First off, for tonight, clear skies will allow for good radiational cooling conditions, despite the hot temperatures today. Humidity levels were low today, and this is also conducive to temperatures falling quickly at night. On nights like this, there is also a large discrepancy between temperatures in warmer areas, such as the cities and near the coast, and cooler areas, such as the interior and sheltered valleys. Low temperatures will range from the low 60s to around 70.
Tomorrow will be very similar to today. High temperatures should be fairly uniform throughout the state. There isn't supposed to be a big sea breeze, but a weak sea breeze should keep temperatures in check at the coast, with a light flow. Highs should be around 90 statewide.
For tomorrow night and Thursday, heat and humidity will briefly increase, as the cold front that is currently over the Delmarva will by then be pushing into Connecticut. The "thermal" portion of the front probably never makes it north of the Long Island Sound, but the humidity will, so expect Thursday's temperatures to be similar to those of tomorrow, but with more humidity.

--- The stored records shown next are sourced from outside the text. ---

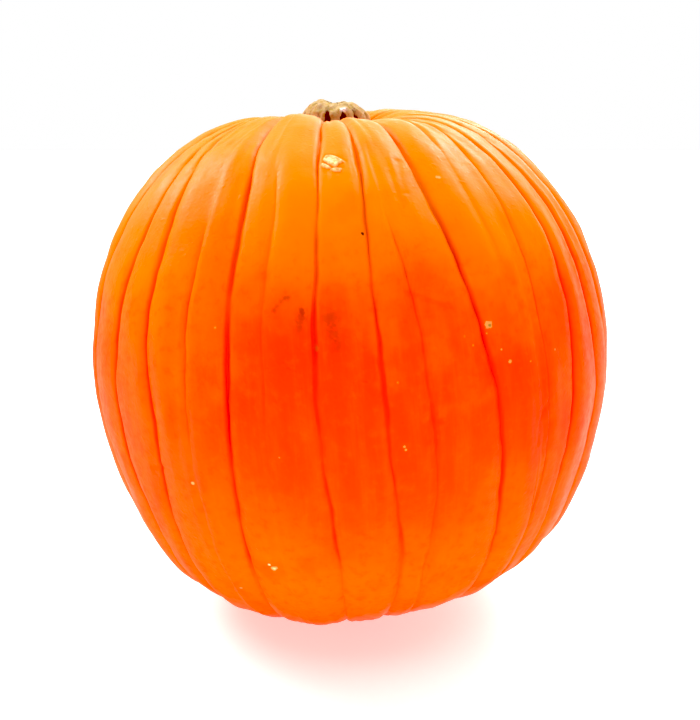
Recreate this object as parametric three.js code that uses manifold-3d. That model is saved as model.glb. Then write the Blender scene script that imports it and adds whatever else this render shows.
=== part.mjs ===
// A round orange pumpkin with shallow ribs and the corky stub of its cut stem.
// Millimetres, +Z up, front towards -Y. The origin is on the ground under the middle of the fruit.
// Directions around the fruit are azimuths in degrees: 0 is the front, 90 is the right side (+X).
// Heights on it are latitudes seen from its middle: 90 is the stem end, -90 the blossom end.

import * as THREE from 'three';
import { mergeVertices } from 'three/addons/utils/BufferGeometryUtils.js';
import Module from 'manifold-3d';

// Fruit: the distance from its middle to its skin at some latitudes.
const outline = [
  [-90, 146], [-65, 148], [-40, 153.5], [-15, 149], [10, 150.5],
  [35, 155.5], [55, 158.5], [70, 155], [90, 149.5],
];
const leanLeft = 4.6; // degrees that the stem end leans to -X
const leanForward = 3; // degrees that the stem end leans to -Y
const bow = { reach: 150, stemEnd: 2.7, blossomEnd: 10.7 }; // mm that each end is carried to -X at that reach
// The back is out of round by a wave of two and a wave of three swellings, turned by these degrees.
const backSwell = { height: 2.5, pairTurn: 50, tripleTurn: -20, tripleShare: 0.7 };

// Hollows at the two ends of the fruit.
const stemHollow = { depth: 18, width: 29, offset: 4 };
const blossomHollow = { depth: 4, width: 12, offset: 0 };
const flatDepth = 1.8; // mm pressed off the lowest point, which leaves the flat spot it rests on

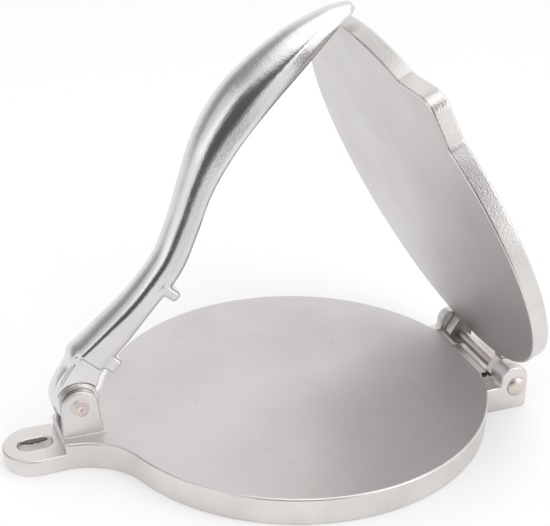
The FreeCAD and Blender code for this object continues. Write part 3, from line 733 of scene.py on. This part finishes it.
# The arm's back runs on over the knuckle as a narrow strip, down to the ears.
handleHeel = {
    "stations": [
        (12.0, 28.4, 43, 14.0, 5.0, 3.0, 0.2), (6.6, 27.0, 42, 15.8, 5.0, 3.0, 0.2),
        (4.3, 26.0, 54, 15.0, 5.0, 2.4, 0.3), (2.3, 23.6, 61, 13.5, 5.0, 1.0, 0.5),
        (0.3, 17.9, 57, 10.5, 5.0, 0.8, 0.6), (-2.2, 14.4, 56, 9.5, 5.0, 0.8, 0.6),
        (-5.1, 10.2, 61, 9.8, 5.0, 0.8, 0.6), (-7.1, 5.7, 73, 10.4, 5.0, 0.8, 0.6),
        (-7.7, 2.5, 90, 10.8, 5.0, 0.8, 0.6), (-7.1, -0.6, 102, 10.8, 5.0, 0.8, 0.6),
        (-6.2, -2.6, 112, 10.6, 5.0, 0.8, 0.6)],
    "between": 4, "around": 40, "cornering": 0.3, "flare": 0.25,
}
# The handle is drawn as it leans on the plate, and turned back far enough to stand clear of it.
handleSkin = {"turn": -0.35, "voxel": 0.55, "easing": 0.5, "rounds": 3}
# Side views about the pivot: the knuckle turns between the ears, a web of the same width joins it
# to the arm, and a wider shoulder stands over the ears, cut round below so that it clears them.
handleKnuckle = {
    "halfWidth": 6.2, "radius": 10.4, "steps": 72, "bore": 4.85, "boreSteps": 96,
    "web": [(-11.0, 0), (-10.6, 6), (-8.0, 12), (-4.5, 17.2), (-1.2, 22), (3, 27), (8, 29.5),
            (16, 21), (10.9, 13), (9.2, 7), (9, 0)],
    "shoulderHalf": 7.4,
    "shoulder": [(-10.2, 6.2), (-8.0, 12), (-4.5, 17.2), (-1.2, 22), (3, 27), (8, 29.5), (16, 21),
                 (10.9, 13), (9.6, 8.6)] + arcOf(0, 0, 12, 42, 148, 16),
}
# Two stops under the arm push the closed plate down. Each has its reach, rise and thickness.
handleStops = {
    "halfWidth": 8.5, "length": 12, "lean": 42, "edgeRound": 1.4,
    "at": [(20.3, 16.6, 7.6), (51.2, 48.3, 5.4)],
}


def smoothBetween(rows, index, share):
    # a curve through the stations, so the arm swells and narrows without a kink
    last = len(rows) - 1
    before, a, b, after = (rows[max(0, min(last, index + step))] for step in (-1, 0, 1, 2))
    return [0.5 * (2 * q + (r - p) * share + (2 * p - 5 * q + 4 * r - t) * share ** 2
                   + (3 * q - p - 3 * r + t) * share ** 3)
            for p, q, r, t in zip(before, a, b, after)]


def shapeSection(ring, station, a):
    # turns a circle into the arm's section: flat below, upright sides and a crowned back
    reach, rise, lean, width, depth, crown, keen = station
    lean = math.radians(lean)
    up = Vector((-math.sin(lean), 0, math.cos(lean)))
    foot = Vector((reach, 0, rise))
    for vert in ring:
        across, high = vert.co.x, vert.co.y
        if high >= 0:
            bulge = high * (1 - keen) + high ** 2 * keen
            y, z = width / 2 * across, depth - crown + crown * bulge
        else:
            y = width / 2 * math.copysign(abs(across) ** a["cornering"], across)
            z = (depth - crown) * (1 - abs(high) ** a["cornering"])
            y *= 1 + a["flare"] * (1 - z / (depth - crown))
        vert.co = (foot + up * z + Vector((0, y, 0))) * mm


def makeArm(a):
    bm = bmesh.new()
    rows = a["stations"]
    rings = []
    for index in range(len(rows) - 1):
        rings += [smoothBetween(rows, index, step / a["between"]) for step in range(a["between"])]
    rings.append(rows[-1])
    before = None
    for station in rings:
        circle = bmesh.ops.create_circle(bm, segments=a["around"], radius=1)["verts"]
        shapeSection(circle, station, a)
        edges = [edge for edge in bm.edges if edge.verts[0] in circle and edge.verts[1] in circle]
        if before:
            bmesh.ops.bridge_loops(bm, edges=before + edges)
        before = edges
    bmesh.ops.holes_fill(bm, edges=bm.edges)
    bmesh.ops.recalc_face_normals(bm, faces=bm.faces)
    return bm


def addPrism(bm, corners, halfWidth):
    # an outline in the side view, given depth both ways
    verts = [bm.verts.new((x * mm, -halfWidth * mm, z * mm)) for x, z in corners]
    return verts + pushFaces(bm, [bm.faces.new(verts)], (0, 2 * halfWidth * mm, 0))


def addKnuckle(bm, k):
    radius, half = k["radius"], k["halfWidth"]
    addPrism(bm, arcOf(0, 0, radius, 0, 360, k["steps"])[:-1], half)
    addPrism(bm, k["web"], half)
    addPrism(bm, k["shoulder"], k["shoulderHalf"])


def addStops(bm, s):
    lean = math.radians(s["lean"])
    inward = Vector((-math.cos(lean), math.sin(lean)))
    across = Vector((math.sin(lean), math.cos(lean)))
    for reach, rise, thickness in s["at"]:
        foot = Vector((reach, rise))
        corners = [foot - across * thickness / 2, foot + across * thickness / 2,
                   foot + across * thickness / 2 + inward * s["length"],
                   foot - across * thickness / 2 + inward * s["length"]]
        verts = addPrism(bm, [tuple(corner) for corner in corners], s["halfWidth"])
        edges = list({edge for vert in verts for edge in vert.link_edges})
        rollEdges(bm, edges, s["edgeRound"], slide=False, clamp=True)


def makeHandle():
    bm = makeArm(handleArm)
    addShell(bm, makeArm(handleHeel))
    addKnuckle(bm, handleKnuckle)
    addStops(bm, handleStops)
    bmesh.ops.recalc_face_normals(bm, faces=bm.faces)
    bmesh.ops.rotate(bm, verts=bm.verts, cent=(0, 0, 0),
                     matrix=Matrix.Rotation(math.radians(handleSkin["turn"]), 3, "Y"))
    bmesh.ops.translate(bm, verts=bm.verts, vec=pivotAt)
    return bm


def mergeCasting(obj, s):
    # one skin over all the parts of a casting, then eased as tumbling eases it
    remesh = obj.modifiers.new("oneSkin", "REMESH")
    remesh.mode = "VOXEL"
    remesh.voxel_size = s["voxel"] * mm
    ease = obj.modifiers.new("ease", "SMOOTH")
    ease.factor, ease.iterations = s["easing"], s["rounds"]


def boreThrough(obj, centre, radius, halfLength, steps):
    bm = bmesh.new()
    bmesh.ops.create_cone(bm, cap_ends=True, segments=steps, radius1=radius * mm,
                          radius2=radius * mm, depth=2 * halfLength * mm)
    bmesh.ops.rotate(bm, verts=bm.verts, cent=(0, 0, 0),
                     matrix=Matrix.Rotation(math.pi / 2, 3, "X"))
    bmesh.ops.translate(bm, verts=bm.verts, vec=centre)
    mesh = bpy.data.meshes.new("drill")
    bm.to_mesh(mesh)
    bm.free()
    drill = bpy.data.objects.new("drill", mesh)
    bpy.context.scene.collection.objects.link(drill)
    cut = obj.modifiers.new("bore", "BOOLEAN")
    cut.operation, cut.solver, cut.object = "DIFFERENCE", "EXACT", drill
    return drill


def settle(obj, helper):
    # keeps the shape that the modifiers give, and nothing else of them
    graph = bpy.context.evaluated_depsgraph_get()
    made = bpy.data.meshes.new_from_object(obj.evaluated_get(graph))
    obj.modifiers.clear()
    obj.data = made
    made.polygons.foreach_set("use_smooth", [True] * len(made.polygons))
    bpy.data.objects.remove(helper)


handlePiece = addPiece("handleCasting", makeHandle(), (polishFinish,), "lever",
                       "handle")
mergeCasting(handlePiece, handleSkin)
drill = boreThrough(handlePiece, pivotAt, handleKnuckle["bore"], 2 * handleKnuckle["halfWidth"],
                    handleKnuckle["boreSteps"])
settle(handlePiece, drill)
print("handle has", sum(len(face.vertices) - 2 for face in handlePiece.data.polygons), "triangles")

# Each pin is turned from rod: (distance along it, radius), from the near end to the far end.
hingeRod = {
    "steps": 64,
    "profile": [(-41.8, 0), (-41.75, 1.6), (-41.5, 3.2), (-41.0, 4.5), (-40.5, 5.2), (-40.1, 5.5),
                (-40.0, 5.4), (-40.0, 3), (33.4, 3), (33.4, 4.5), (33.7, 4.55), (34.2, 3.4),
                (34.5, 1.8), (34.6, 0)],
}
# both ends are alike: a dimple left by the centre drill, a flat, a ring groove and a rolled edge
rodEnd = [(10.4, 4.8), (10.7, 4.75), (10.75, 4.6), (10.35, 4.4), (10.35, 4.1), (10.8, 3.9),
          (10.9, 3.7), (10.85, 1.8), (10.75, 1.3), (10.25, 0.7), (10.2, 0)]
handleRod = {
    "steps": 64, "profile": [(-along, radius) for along, radius in reversed(rodEnd)] + rodEnd,
}


def makeRod(r, centre):
    bm = bmesh.new()
    verts = [bm.verts.new((radius * mm, along * mm, 0)) for along, radius in r["profile"]]
    for a, b in zip(verts, verts[1:]):
        bm.edges.new((a, b))
    bmesh.ops.spin(bm, geom=bm.verts[:] + bm.edges[:], cent=(0, 0, 0), axis=(0, 1, 0),
                   angle=math.tau, steps=r["steps"], use_merge=True)
    bmesh.ops.remove_doubles(bm, verts=bm.verts, dist=oneWithin)
    bmesh.ops.recalc_face_normals(bm, faces=bm.faces)
    bmesh.ops.translate(bm, verts=bm.verts, vec=centre)
    return bm


hingePiece = addPiece("hingeRod", makeRod(hingeRod, hingeAt), (steelFinish,), "base",
                      "hinge_pin")
pivotPiece = addPiece("handleRod", makeRod(handleRod, pivotAt), (steelFinish,), "base",
                      "handle_pin")


def evenShading(*pieces):
    # flat faces stay flat to the eye, and only the rolled edges catch the light
    for piece in pieces:
        piece.modifiers.new("shading", "WEIGHTED_NORMAL").keep_sharp = True


evenShading(basePiece, platePiece, hingePiece, pivotPiece)

bpy.context.scene.view_settings.view_transform = "Standard"
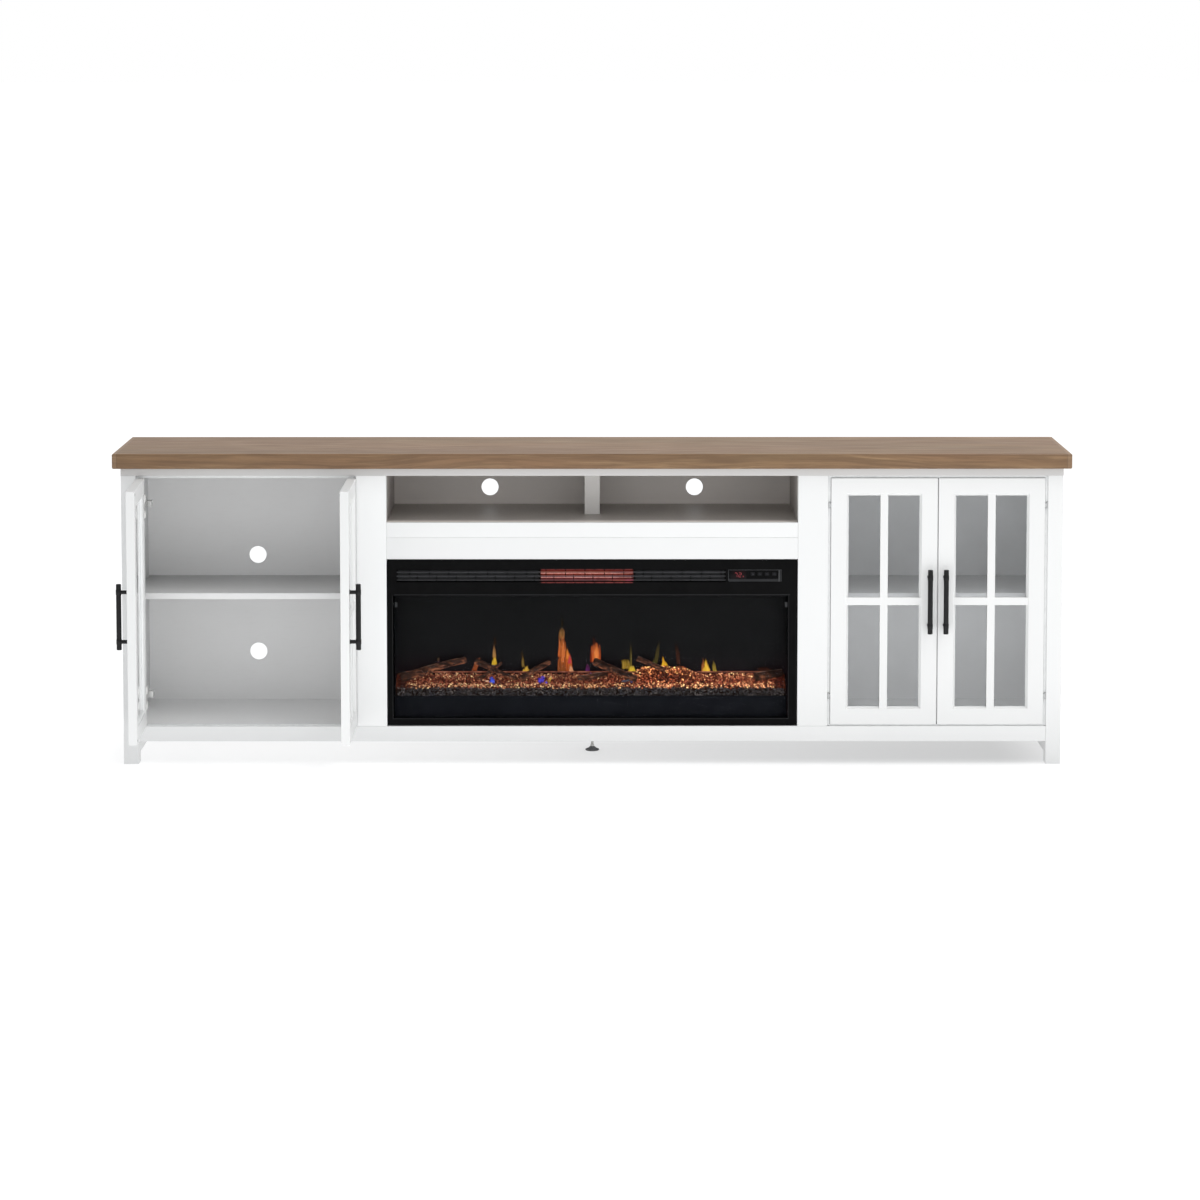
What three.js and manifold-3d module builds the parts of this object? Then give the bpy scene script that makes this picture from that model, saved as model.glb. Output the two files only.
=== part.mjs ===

Longer Term: Thursday night, the boundary moves rapidly back southward. By Friday morning, this boundary should be over Virginia. Interestingly enough, in a very hot pattern, a coastal low will develop on this boundary. This low will stall the boundary, allowing it to slowly drift northward, and then eventually dissipate by Friday night. Because of all this, Friday should feature periods of rain, with imbedded thunderstorms. There could even be a period of very heavy rain. The timing has come into better agreement, with the GFS slowing down and coming more into line with other models. Therefore, it looks like the period of heaviest rain will be during the afternoon hours on Friday. That being said, if there is no sun on Friday, this would mean much cooler temperatures. For now, to be conservative, since the coastal low idea is not 100%, I'll call for high temperatures within a few degrees of 80. But if the coastal low pans out, these temperatures could be as much as 10 degrees too warm!
Another concern with Friday's system, if the strong coastal low pans out, could be flooding, especially across Southern areas of the state, where very heavy rain fell yesterday. However, due to uncertainty as to where the heaviest axis of rain will fall, and still some uncertainty as to whether or not there will even be a coastal low, confidence in widespread flooding is still fairly low for any location in the state.
The ironic thing is that by Friday night, the coastal low and frontal boundary will be washing away somewhere over the Atlantic Ocean. High pressure will build in, and the predominate Western Atlantic Ridge will be able to reassert itself again. However, temperatures will not be nearly as hot as what we've seen, since the origin of this air mass will be the Great Lakes, and not the Southern Plains. There will be very weak sea breezes each day. In general, high temperatures from Saturday through Tuesday will be in the 80-85 degree range statewide. There are no foreseeable precipitation chances during this period, for now.
Looking even further out, the same Western Atlantic Ridge with a connection to Texas reestablishes itself so that by next Wednesday temperatures and humidity will both be much higher again. Right now, the long range looks something like this: Another major heat wave August 3 to 7, followed by a cooler and stormy period August 8-11, and maybe another big heat wave thereafter.
Let's take a look at the GFS' perspective of the coastal low Friday afternoon. Other than that, there really isn't much to "talk about" graphically.
Anyway, that's all for now! Have a great rest of your week!